Information shown:
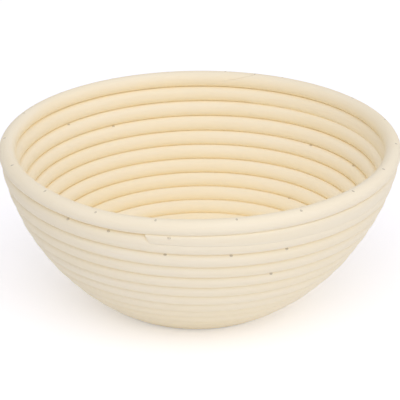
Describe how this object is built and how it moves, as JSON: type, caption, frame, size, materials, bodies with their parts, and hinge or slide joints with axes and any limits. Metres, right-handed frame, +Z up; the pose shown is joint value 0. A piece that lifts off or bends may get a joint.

...

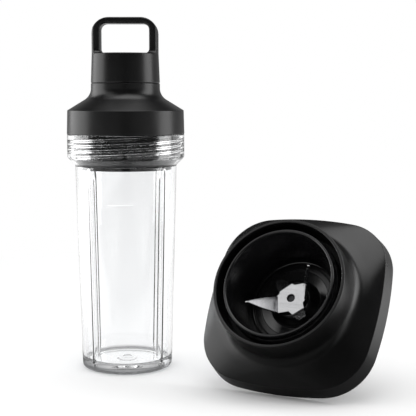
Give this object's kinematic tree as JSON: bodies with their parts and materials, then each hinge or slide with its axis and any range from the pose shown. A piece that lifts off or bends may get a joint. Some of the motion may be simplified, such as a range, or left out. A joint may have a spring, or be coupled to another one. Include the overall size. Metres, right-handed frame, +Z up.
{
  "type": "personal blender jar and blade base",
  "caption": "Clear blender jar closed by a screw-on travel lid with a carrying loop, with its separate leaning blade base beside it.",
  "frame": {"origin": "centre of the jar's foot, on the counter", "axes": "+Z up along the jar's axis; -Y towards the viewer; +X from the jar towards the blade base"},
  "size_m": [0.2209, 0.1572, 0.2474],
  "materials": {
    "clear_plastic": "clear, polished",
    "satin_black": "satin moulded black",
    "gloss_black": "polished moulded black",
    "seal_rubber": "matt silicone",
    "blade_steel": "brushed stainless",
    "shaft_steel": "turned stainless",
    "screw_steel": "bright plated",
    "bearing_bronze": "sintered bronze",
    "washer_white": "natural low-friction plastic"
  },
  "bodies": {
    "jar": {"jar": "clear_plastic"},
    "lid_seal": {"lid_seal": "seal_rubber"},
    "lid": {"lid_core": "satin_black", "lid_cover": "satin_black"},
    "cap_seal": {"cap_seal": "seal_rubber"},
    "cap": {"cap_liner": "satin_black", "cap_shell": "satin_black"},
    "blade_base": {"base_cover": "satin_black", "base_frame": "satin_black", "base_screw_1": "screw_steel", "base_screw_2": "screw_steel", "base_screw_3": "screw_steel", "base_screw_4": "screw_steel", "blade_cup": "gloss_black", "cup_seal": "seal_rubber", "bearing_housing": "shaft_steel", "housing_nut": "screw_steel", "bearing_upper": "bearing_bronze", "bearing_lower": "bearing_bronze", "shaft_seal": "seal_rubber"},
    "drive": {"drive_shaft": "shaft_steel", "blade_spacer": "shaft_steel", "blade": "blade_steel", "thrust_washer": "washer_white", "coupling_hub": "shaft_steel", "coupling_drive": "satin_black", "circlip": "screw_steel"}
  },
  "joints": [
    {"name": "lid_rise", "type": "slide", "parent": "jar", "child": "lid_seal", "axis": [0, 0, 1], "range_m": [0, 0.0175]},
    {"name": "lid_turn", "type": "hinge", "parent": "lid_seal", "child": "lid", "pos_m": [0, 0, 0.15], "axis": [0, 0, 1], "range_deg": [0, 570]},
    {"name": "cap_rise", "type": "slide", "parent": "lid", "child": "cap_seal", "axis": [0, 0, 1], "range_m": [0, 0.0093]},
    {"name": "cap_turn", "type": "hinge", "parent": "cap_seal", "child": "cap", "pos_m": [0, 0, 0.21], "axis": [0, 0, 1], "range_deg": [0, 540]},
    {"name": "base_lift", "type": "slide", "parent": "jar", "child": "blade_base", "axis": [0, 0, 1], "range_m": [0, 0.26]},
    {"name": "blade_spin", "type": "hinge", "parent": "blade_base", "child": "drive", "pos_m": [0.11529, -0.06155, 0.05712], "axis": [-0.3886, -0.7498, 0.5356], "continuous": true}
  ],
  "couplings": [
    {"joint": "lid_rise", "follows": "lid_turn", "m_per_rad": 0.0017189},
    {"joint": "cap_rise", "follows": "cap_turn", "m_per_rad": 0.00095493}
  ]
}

--

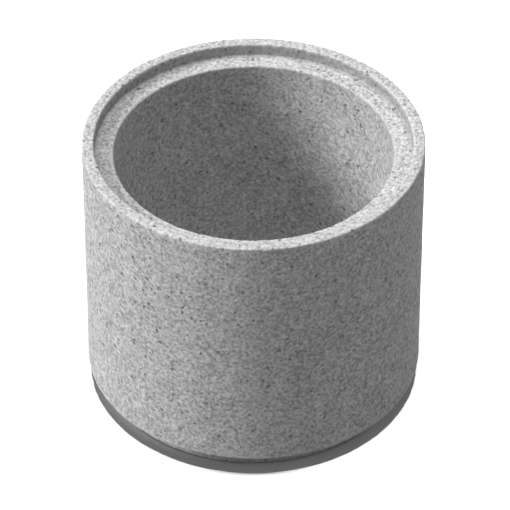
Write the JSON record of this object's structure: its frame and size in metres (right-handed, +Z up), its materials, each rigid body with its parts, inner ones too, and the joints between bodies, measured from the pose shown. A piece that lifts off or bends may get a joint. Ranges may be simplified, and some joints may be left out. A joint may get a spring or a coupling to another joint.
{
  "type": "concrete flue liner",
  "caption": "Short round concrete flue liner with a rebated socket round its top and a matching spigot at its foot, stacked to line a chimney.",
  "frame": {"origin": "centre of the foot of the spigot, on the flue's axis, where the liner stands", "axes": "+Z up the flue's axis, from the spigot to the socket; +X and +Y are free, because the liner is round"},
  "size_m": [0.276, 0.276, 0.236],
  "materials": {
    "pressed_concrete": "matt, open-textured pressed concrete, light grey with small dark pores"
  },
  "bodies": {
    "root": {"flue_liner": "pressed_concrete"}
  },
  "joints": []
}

Problem to solve: Show each line in the entries that holds the string "lifts".

Answer for this exercise:
Describe how this object is built and how it moves, as JSON: type, caption, frame, size, materials, bodies with their parts, and hinge or slide joints with axes and any limits. Metres, right-handed frame, +Z up; the pose shown is joint value 0. A piece that lifts off or bends may get a joint.
Give this object's kinematic tree as JSON: bodies with their parts and materials, then each hinge or slide with its axis and any range from the pose shown. A piece that lifts off or bends may get a joint. Some of the motion may be simplified, such as a range, or left out. A joint may have a spring, or be coupled to another one. Include the overall size. Metres, right-handed frame, +Z up.
Write the JSON record of this object's structure: its frame and size in metres (right-handed, +Z up), its materials, each rigid body with its parts, inner ones too, and the joints between bodies, measured from the pose shown. A piece that lifts off or bends may get a joint. Ranges may be simplified, and some joints may be left out. A joint may get a spring or a coupling to another joint.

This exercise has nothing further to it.